Our intensively and extensively networked urban environments constitute ‘cyborg cities’ (Latour 1993, Swyngedouw and Kaika 2004), an intricate blend of nature, science and technology, supporting ever-increasing levels of consumption and waste generation (otherwise known as cities’ metabolism). We depend on networks of water, energy, waste, communications and a myriad others that are most often ignored on a day to day basis, that is until breakdown or even disaster occurs, as in recent cases of floods, hurricanes and terror attacks that cities have suffered, leading to vast reconstruction costs and severe disruption. It is becoming clear that such an approach is not sustainable.

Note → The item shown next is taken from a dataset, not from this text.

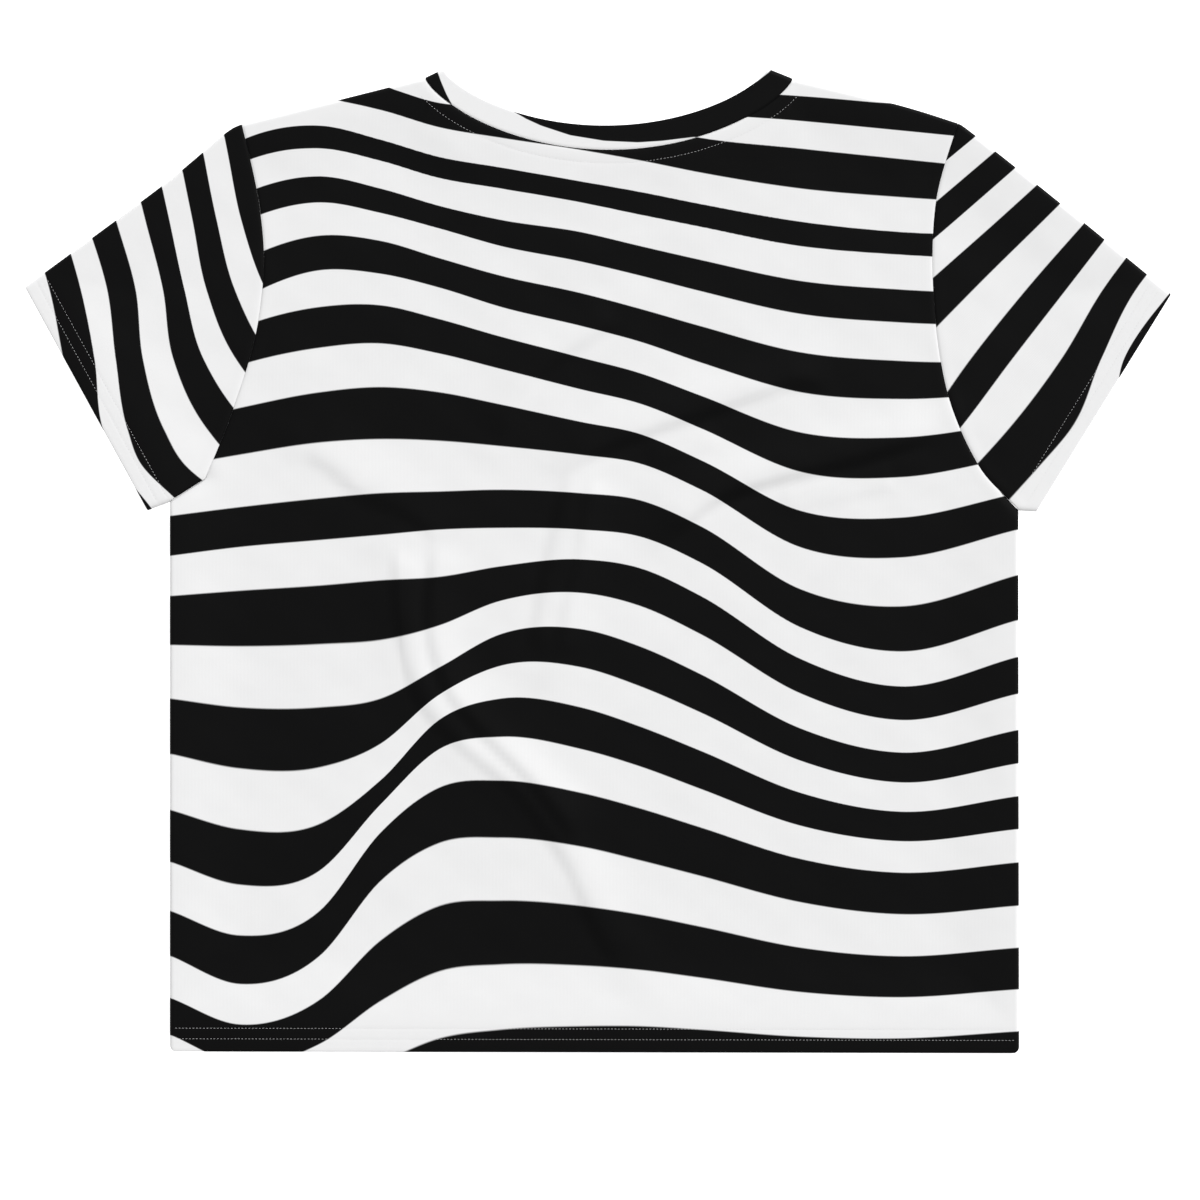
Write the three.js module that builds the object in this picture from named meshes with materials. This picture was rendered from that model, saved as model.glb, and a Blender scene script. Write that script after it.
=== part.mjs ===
// A cropped T-shirt laid flat on its front, so that its back shows: a front and a back panel,
// two short set-in sleeves and a neckband.
//
// Millimetres. Z = 0 is the surface that the shirt lies on, and +Z points up through the cloth.
// +Y points from the hem to the neck, +X to the wearer's right, and the origin is under the
// middle of the outline. Along the side, sleeve and shoulder edges the lower layer curls up and
// the upper layer curls down to meet it. Between those edges the upper layer sinks until it
// almost rests on the lower one. Hem and cuffs are turned in, so their walls are double there.
import * as THREE from "three";

// Driving dimensions
const CLOTH = 1;
const BAND_CLOTH = 1.6;
const SEAM_GAP = 0.3;
const FOLD_RADIUS = 1.6;
const HEM_DEPTH = 13.5;
const HEM_STEP = 1.2;
const SHORT_HEM_SHARE = 0.8;
const CHEST = 487;
const BODY_LENGTH = 545;
const ARMHOLE_LENGTH = 230;
const BACK_NECK_DROP = 40.5;
const FRONT_NECK_DROP = 95;
const BAND_BACK_DROP = 32;
const BAND_FRONT_DROP = 86.5;
const BACK_NECK_FULLNESS = 0.75;
const FRONT_NECK_FULLNESS = 0.82;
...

While networks have traditionally been construed, designed and operated to foster increasing levels of resource use with little regard for sustainability and resilience (Graham and Marvin 2001), there are signs that things are slowly changing, albeit in a piecemeal fashion, in both cities of the global North and the global South. One promising approach resides in de-centralised networked systems, i.e. distributed solar/wind energy at the neighbourhood/dwelling level as opposed to the big, distant power plants of the fossil fuel/nuclear ages; another is related to urban networks that work in conjunction with urban nature, such as road surfaces that absorb and filter runoff water instead of being impervious. In other terms, where networked systems are traditionally distant and/or hidden from view, treating the city as an end point of a process, new approaches see the city as an integral actor in the building and management of networked systems and services.

The research project will explore how changes in networked service operation may contribute to cities that are more sustainable and resilient (while critically questioning these notions), taking into account an appropriate and relevant range of economic, social and environmental aspects of the question. The research may focus on a city (or cities) of the global South/North, and may also be comparative. The candidate will need to possess an interdisciplinary mindset and skills, as this research is at the junction of planning, studies of the environment, and studies of science, technology and society. This research would contribute to a dynamic body of literature and research on the city and networked systems.

Funding Notes

Scholarships will cover tuition fees and provide an annual stipend of approximately £14,500 (at the RCUK approved rate) for the 36 month duration of the project.

To be eligible, applicants should have a first-class honours degree in a relevant subject or a 2.1 honours degree plus Masters (or equivalent).